If you run Premier Agent, obsess over:

  • Speed-to-lead
  • Contacts to appointments to signed clients to closings
  • Cost per closing and net margin

If You’re a Broker-Owner or Team Leader

You don’t have to marry one portal.

A practical playbook:

Use Zillow where pipeline volume matters and the math pencils. Use Homes.com as part of your listing-agent support and recruiting story (“we invest in platforms that prioritize our agents’ listings”).

Practical Action Plan: What Real Estate Agents Should Do Right Now

1. Claim and Optimize Both Profiles (Even If You Spend $0)

  • Photos, “About,” service areas, specialties
  • Website and socials
  • Collect reviews on both

This is low-effort, high-upside SEO and social proof.

2. Run Controlled Tests. Don’t Bet Everything at Once

Instead of throwing a huge budget at one portal, set a clean test:

  • Invest $X for 90 days
  • Aim for Y appointments or Z closings
  • Track the full pipeline (not just leads)

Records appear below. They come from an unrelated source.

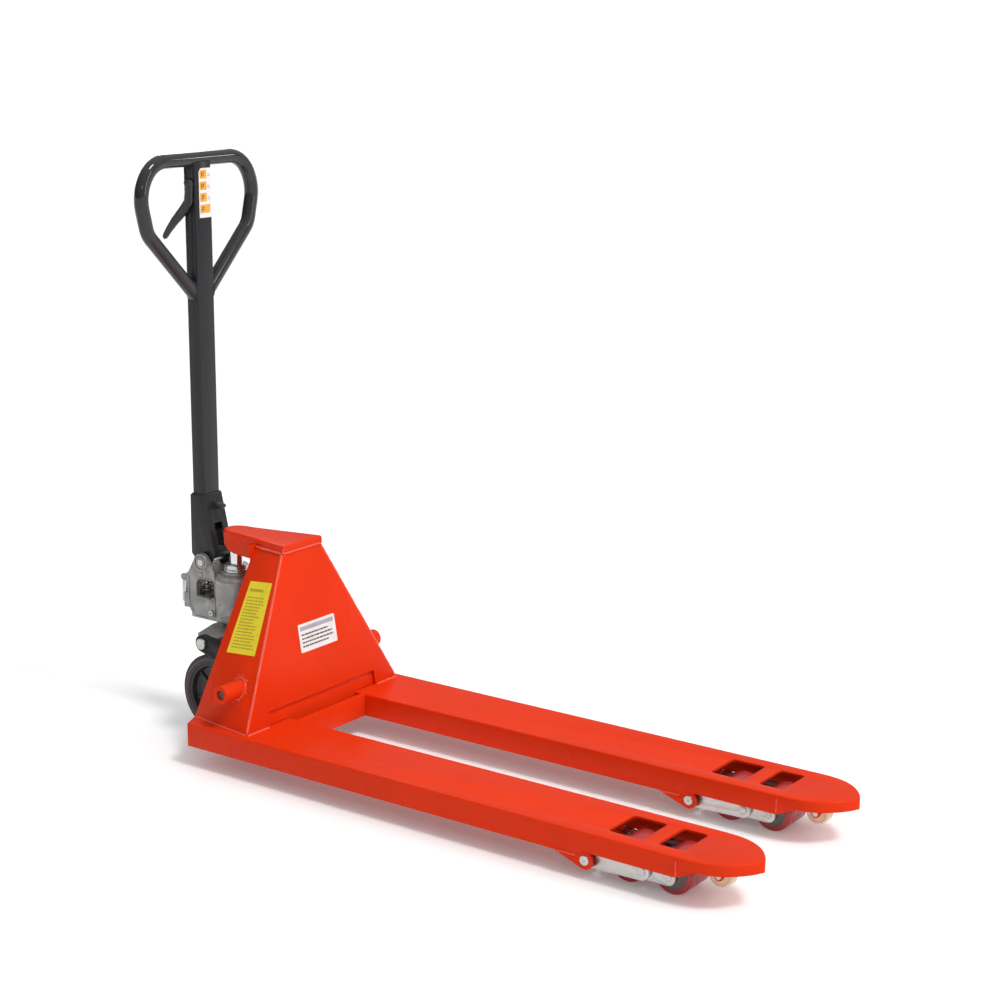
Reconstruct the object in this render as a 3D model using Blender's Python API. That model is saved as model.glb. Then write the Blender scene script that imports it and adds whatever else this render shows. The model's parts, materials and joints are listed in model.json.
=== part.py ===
"""Hand pallet truck, 540 x 1150 class, standing lowered on its wheels.

Metres. +X points from the handle to the fork tips, +Y to the truck's left, +Z up.
The origin is on the floor, under the middle of the whole truck.
Right is the -Y side, seen by a person who holds the handle and faces the forks.
"""
import math

import bmesh
import bpy
from mathutils import Matrix, Vector

# Driving dimensions
SKIN = 0.0003                # gap left between pieces that touch
OVERALL_WIDTH = 0.540
FORK_WIDTH = 0.160
FORK_TOP = 0.095             # height of the load face, lowered
TOWER_SEAT_X = -0.3780       # behind this line the deck is let down by SKIN for the tower's foot
FORK_DEPTH = 0.050
FRONT_SKIRT_DEPTH = 0.040    # the skirt in front of the lug pin is cut shallower
FORK_SHEET = 0.005
FORK_REAR = -0.5385           # at the outer edge; the heel is cut back slantwise from here
HEEL_LENGTH = 0.0175
HEEL_WIDTH = 0.040
FORK_SHOULDER = 0.660        # where the straight sides end
FORK_TIP = 0.7965
NOSE_DEPTH = 0.022
BEAM_FRONT = -0.3565         # front face of the beam between the forks
FORK_Y = (OVERALL_WIDTH - FORK_WIDTH) / 2

TOWER_FOOT_X = -0.3815
TOWER_HEAD_X = -0.4405
TOWER_REAR_X = -0.5315       # rear edge of the side sheets at the head
TOWER_HEEL_X = -0.5560       # and where they stand on the forks
TOE_IN = 0.16                # the side sheets close towards the rear by this share
TOWER_HEAD_Z = 0.441
TOWER_FOOT_Y = 0.2545
TOWER_HEAD_Y = 0.0625
TOWER_SHEET = 0.005
KICK_HALF = 0.179            # half width of the recess at the tower's foot
KICK_TOP = 0.127
CAP_TOP = 0.457

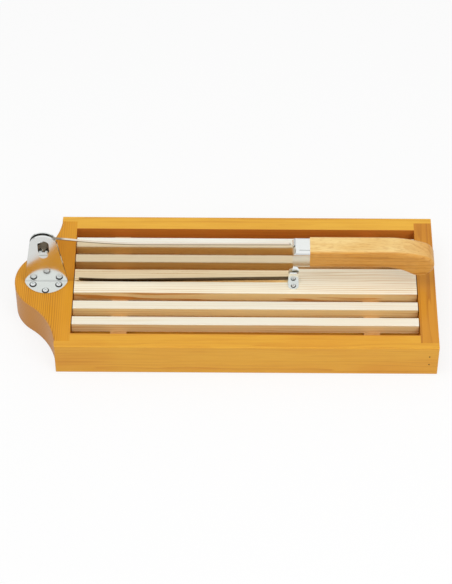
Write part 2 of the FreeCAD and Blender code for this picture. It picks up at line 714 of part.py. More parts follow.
def make_ferrule():
    """A bolster with rounded long edges whose slot takes the blade's end and its stick tang."""
    start, end = ferrule_start, ferrule_end
    low, high = top + s.stick_low - s.ferrule_under, top + stick_high + s.ferrule_over
    r = s.ferrule_nose
    corners = [(start + r, low), (end, low), (end, high), (start + r, high), (start, high - r),
               (start, low + r)]
    side = new_body("ferrule_side")
    grow(side, draw(side, "ferrule_side_view", "XZ_Plane", corners, {3: (r, 1), 5: (r, 1)}),
         s.ferrule_width, centred=True)
    half = s.ferrule_width / 2
    e = s.ferrule_edge
    section = [(e - half, low), (half - e, low), (half, low + e), (half, high - e), (half - e, high),
               (e - half, high), (-half, high - e), (-half, low + e)]
    along = new_body("ferrule_section")
    grow(along, draw(along, "ferrule_end_view", "YZ_Plane", section,
                     {1: (e, 1), 3: (e, 1), 5: (e, 1), 7: (e, 1)}, lift=start), s.ferrule_length)
    solid = doc.addObject("Part::Common", "ferrule_solid")
    solid.Base = side
    solid.Tool = along
    wide = s.blade_thick + s.slot_fit * 2
    mouth = square_bar("ferrule_slot", (s.ferrule_overlap + s.slot_fit, wide, high - low),
                       start, -wide / 2, low)
    bore = square_bar("ferrule_bore", (s.ferrule_length, wide, s.stick_height + s.slot_fit * 2),
                      start, -wide / 2, top + s.stick_low - s.slot_fit)
    return cut("ferrule", solid, [mouth, bore])


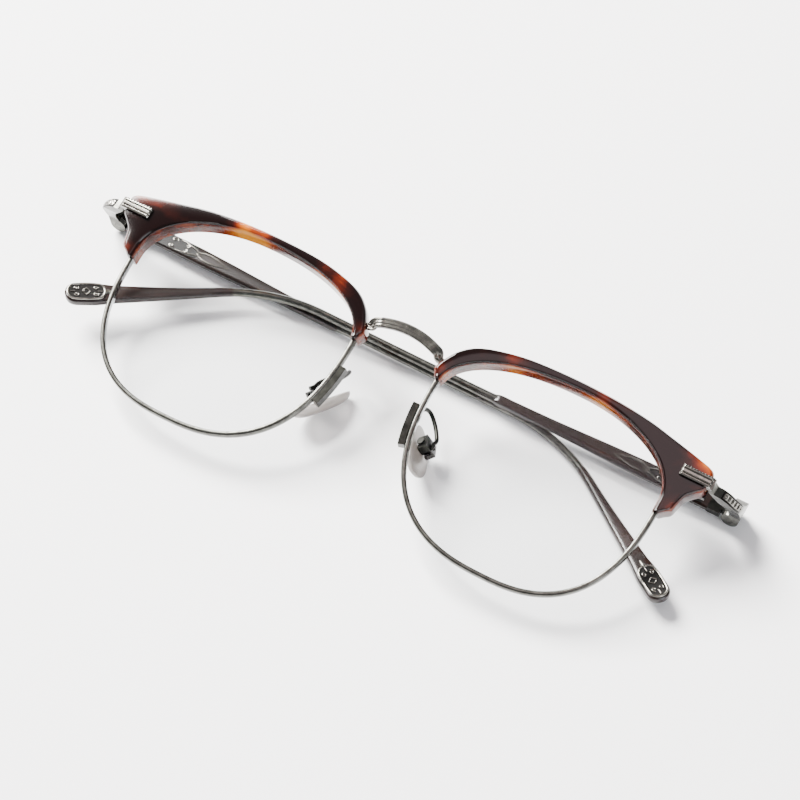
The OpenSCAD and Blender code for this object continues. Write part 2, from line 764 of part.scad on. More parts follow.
// Metal temple: a broad flat part, a round middle, and a core that runs into the tip sleeve.
module temple(name) {
    stations = concat(
        [leaf_end + EPS, 12, 18, 22, 26, 30, 34, 38, 42, 46, 50, rod_start, rod_start + 3],
        [for (k = [1:7]) rod_start + 3 + (bend_start - rod_start - 3) * k / 7],
        [for (k = [1:7]) bend_start + (tip_start - bend_start) * k / 7]
    );
    color(COATING) on_temple(name) skin(concat(
        [for (s = stations) temple_ring(s, lookup(s, TEMPLE_HEIGHT), lookup(s, TEMPLE_THICKNESS),
                                        lookup(s, TEMPLE_SQUARE))],
        [for (k = [0:3]) temple_ring(tip_start + core_l * k / 3, core_d, core_d, 2)]
    ));
}

TIP_WIDTH = [
    [tip_start, rod_d + 0.15], [tip_start + 6, 2.1], [tip_start + 14, 2.7], [tip_start + 20, 3.4],
    [tip_start + 25, 4.3], [tip_start + 28, paddle_w], [temple_l - 2.6, paddle_w],
    [temple_l - 1.2, 0.8 * paddle_w], [temple_l - 0.4, 0.55 * paddle_w], [temple_l, 0.25 * paddle_w]
];
TIP_THICKNESS = [
    [tip_start, rod_d + 0.15], [tip_start + 14, 1.9], [tip_start + 25, paddle_t],
    [temple_l - 0.4, paddle_t], [temple_l, 0.7 * paddle_t]
];
TIP_SQUARE = [[tip_start, 2], [tip_start + 14, 2.6], [tip_start + 25, 5], [temple_l, 4]];

function tip_ring(s) =
    temple_ring(s, lookup(s, TIP_WIDTH), lookup(s, TIP_THICKNESS), lookup(s, TIP_SQUARE));

// Sleeve over the core: up the bore from its bottom to the mouth, then along the outside.
module tip_sleeve(name) {
    bore = core_d + 2 * seat_gap;
    color(COATING) on_temple(name) skin(concat(
        [for (k = [3:-1:0]) temple_ring(tip_start + EPS + (core_l + EPS) * k / 3, bore, bore, 2)],
        [for (k = [0:15]) tip_ring(tip_start + EPS + (tip_l - 4) * k / 15)],
        [for (e = [2.6, 1.8, 1.2, 0.8, 0.4, 0.1, 0]) tip_ring(temple_l - e)]
    ));
}

// Oval inlay on the inner face of the paddle, with a plain raised border.
module tip_emblem(name) {
    c = temple_centre(emblem_s);
    slope = atan(2 * tip_sweep * (emblem_s - tip_start + 4) / pow(tip_l + 4, 2));
    oval = [for (a = [0:10:350]) [emblem_l / 2 * cos(a), emblem_w / 2 * sin(a)]];
    color("silver") on_temple(name) translate(c)
        rotate([0, 0, temple_turn(emblem_s)]) rotate([0, slope, 0])
            difference() {
                slab(oval, paddle_t / 2 + EPS, paddle_t / 2 + EPS + emblem_t);
                slab(0.84 * oval, paddle_t / 2 + emblem_t - 0.12, paddle_t);
            }
}

eyewire("left");  // eyewire_left
eyewire("right");  // eyewire_right
lens("left");  // lens_left
lens("right");  // lens_right
brow("left");  // brow_left
brow("right");  // brow_right
bridge();
endpiece("left");  // endpiece_left
endpiece("right");  // endpiece_right
front_plate("left");  // front_plate_left
front_plate("right");  // front_plate_right
back_plate("left");  // back_plate_left
back_plate("right");  // back_plate_right
rim_barrel("left");  // rim_barrel_left
rim_barrel("right");  // rim_barrel_right
rim_screw("left");  // rim_screw_left
rim_screw("right");  // rim_screw_right
brow_clip("left");  // brow_clip_left
brow_clip("right");  // brow_clip_right
brow_screw("left");  // brow_screw_left
brow_screw("right");  // brow_screw_right
pad_base("left");  // pad_base_left
pad_base("right");  // pad_base_right
pad_arm("left");  // pad_arm_left
pad_arm("right");  // pad_arm_right
pad_box("left");  // pad_box_left
pad_box("right");  // pad_box_right
pad_screw("left");  // pad_screw_left
pad_screw("right");  // pad_screw_right
nose_pad("left");  // nose_pad_left
nose_pad("right");  // nose_pad_right
pad_stud("left");  // pad_stud_left
pad_stud("right");  // pad_stud_right
hinge_screw("left");  // hinge_screw_left
hinge_screw("right");  // hinge_screw_right
hinge_washers("left");  // hinge_washers_left
hinge_washers("right");  // hinge_washers_right
hinge_leaf("left");  // hinge_leaf_left
hinge_leaf("right");  // hinge_leaf_right
temple("left");  // temple_left
temple("right");  // temple_right
tip_sleeve("left");  // tip_sleeve_left
tip_sleeve("right");  // tip_sleeve_right
tip_emblem("left");  // tip_emblem_left
tip_emblem("right");  // tip_emblem_right
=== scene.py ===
"""Half rim eyeglasses, folded and lying face up: their looks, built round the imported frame.

Lengths in this script are millimetres in the part's own frame unless a name says otherwise.
"""

import json
import logging
import math
from collections.abc import Callable, Sequence
from dataclasses import dataclass, field
from enum import Enum
from typing import Any

import bpy
import numpy as np
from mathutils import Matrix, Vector

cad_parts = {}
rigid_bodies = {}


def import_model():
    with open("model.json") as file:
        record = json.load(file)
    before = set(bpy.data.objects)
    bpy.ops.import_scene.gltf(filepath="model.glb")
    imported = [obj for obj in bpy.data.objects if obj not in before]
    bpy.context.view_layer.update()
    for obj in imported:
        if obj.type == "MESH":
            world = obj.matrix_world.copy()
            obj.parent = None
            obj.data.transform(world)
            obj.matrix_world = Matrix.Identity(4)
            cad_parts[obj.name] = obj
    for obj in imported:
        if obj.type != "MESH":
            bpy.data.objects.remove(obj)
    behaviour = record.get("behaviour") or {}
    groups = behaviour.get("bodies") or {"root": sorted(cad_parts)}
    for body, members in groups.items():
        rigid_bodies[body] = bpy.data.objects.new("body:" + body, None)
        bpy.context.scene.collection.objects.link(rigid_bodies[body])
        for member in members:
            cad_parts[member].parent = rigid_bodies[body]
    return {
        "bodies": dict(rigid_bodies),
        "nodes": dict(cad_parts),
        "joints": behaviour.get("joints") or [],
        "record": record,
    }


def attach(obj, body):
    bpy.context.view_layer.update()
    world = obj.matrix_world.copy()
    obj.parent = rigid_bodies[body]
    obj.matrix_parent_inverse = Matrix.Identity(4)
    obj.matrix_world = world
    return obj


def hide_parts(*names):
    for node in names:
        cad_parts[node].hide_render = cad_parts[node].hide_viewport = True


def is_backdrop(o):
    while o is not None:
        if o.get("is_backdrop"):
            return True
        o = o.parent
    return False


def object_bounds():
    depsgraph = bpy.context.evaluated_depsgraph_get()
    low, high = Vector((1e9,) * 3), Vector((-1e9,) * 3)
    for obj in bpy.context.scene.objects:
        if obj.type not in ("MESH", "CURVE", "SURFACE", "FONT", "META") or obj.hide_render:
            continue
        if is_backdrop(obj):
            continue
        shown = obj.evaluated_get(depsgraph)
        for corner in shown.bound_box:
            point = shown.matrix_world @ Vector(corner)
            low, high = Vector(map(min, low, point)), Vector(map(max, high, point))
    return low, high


Array = np.ndarray
LOG = logging.getLogger("eyeglasses")
MM = 0.001


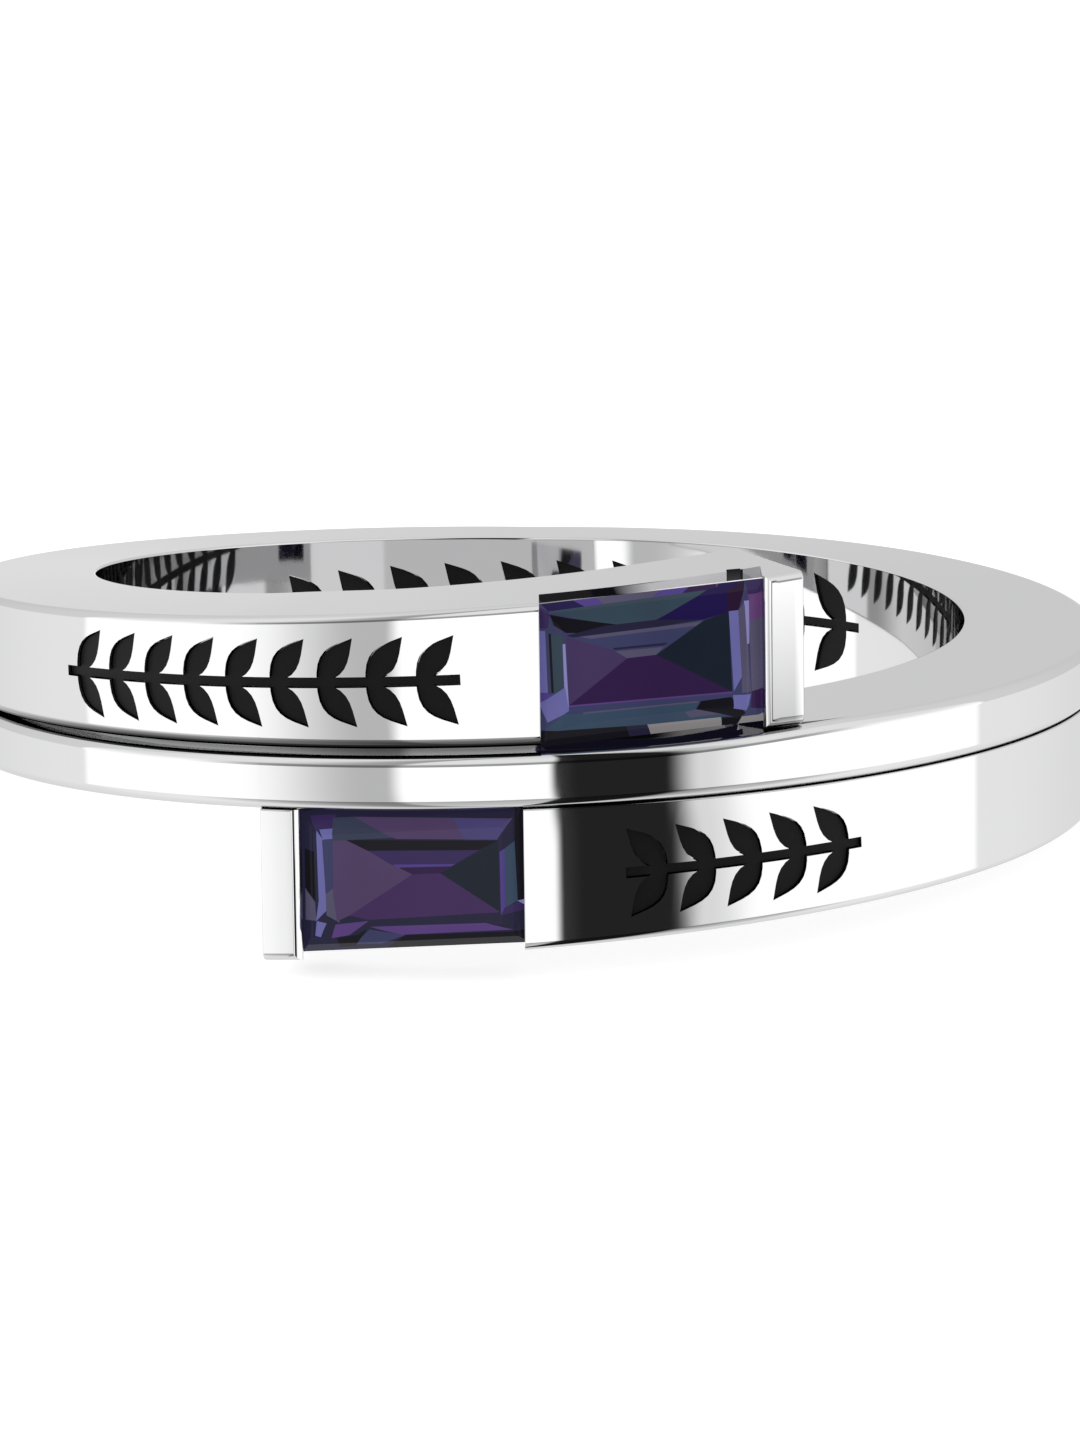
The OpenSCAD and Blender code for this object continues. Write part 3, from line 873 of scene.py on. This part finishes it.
@dataclass
class Band:
    """All the metal: the coil with its end bars, joint lines, stone notches and recesses."""

    coil: Coil
    pose: RestPose
    pocket: PocketSizes = field(default_factory=PocketSizes)
    stone: StoneCut = field(default_factory=StoneCut)
    upper_sprig: Sprig = field(default_factory=lambda: Sprig(1.12, 0.5, (-47.5, -6.5), 0.9))
    lower_sprig: Sprig = field(default_factory=lambda: Sprig(1.12, 0.5, (-30.5, -8.5), 0.9))
    inside_sprig: Sprig = field(default_factory=lambda: Sprig(1.4, 0.64, (129, 216), 1.15, depth=0.2))
    inside_height: float = 0.0
    sprigs_out: float = 13.0
    sprigs_in: float = 7.6
    station_step: float = 0.75
    turn_in: float = 11.0
    end_round: float = 0.04
    end_round_steps: int = 3

    def stations(self) -> list[tuple[float, bool, tuple[float, float]]]:
        """Azimuth, after-the-end flag and end insets of each section, once round the ring."""
        end = self.coil.end_azimuth
        count = round(360 / self.station_step)
        plain = [-180 + 360 * k / count for k in range(count)]
        width = math.degrees(self.end_round / self.coil.wall_radius(end))
        keep = [a for a in plain if abs(abs(a) - end) > 2 * width]
        rows = [(a, False, (0.0, 0.0)) for a in keep]
        for k in range(self.end_round_steps + 1):
            t = 90 * k / self.end_round_steps
            inset = self.end_round * (1 - cos_deg(t))
            away = width * (1 - sin_deg(t))
            rows.append((end - away, False, (inset, 0.0)))
            rows.append((-end + away, True, (0.0, inset)))
        rows += [(end, True, (0.0, 0.0)), (-end, False, (0.0, 0.0))]
        order = {(-end, False): -1, (end, True): 1}
        return sorted(rows, key=lambda r: (r[0], order.get((r[0], r[1]), 0)))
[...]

3. Use Portals as Top-of-Funnel, Not Your Whole Business

The safest long-term strategy is owning your database:

  • Every lead goes into your CRM
  • Tagged and nurtured
  • Routed through a repeatable follow-up system

Also, build independent channels:

  • Sphere and past clients
  • Geographic farming
  • Google Business Profile and local SEO
  • Social, events, and partner referrals

4. Tighten Your Back-End Systems (This Is Where Most Agents Lose)

Portals can crank volume fast, and that’s where service breaks.

Make sure you have:

  • A written lead routing and follow-up SOP
  • Automation that supports humans (not replaces them)
  • A strong handoff into a great client experience once under contract

So, Is Homes.com Better Than Zillow for Agents?

There’s no universal winner. Here’s the real answer:

Listing-heavy and brand-driven: Homes.com is increasingly compelling because it’s built around listing-agent visibility and “Your Listing, Your Lead™.”

Buyer-heavy and volume-driven: Zillow still offers the most predictable buyer-lead leverage, if your systems and margins can support it.

Long-term stability: Use both strategically, but invest most energy into your own brand and database so you’re not at the mercy of any portal’s rules.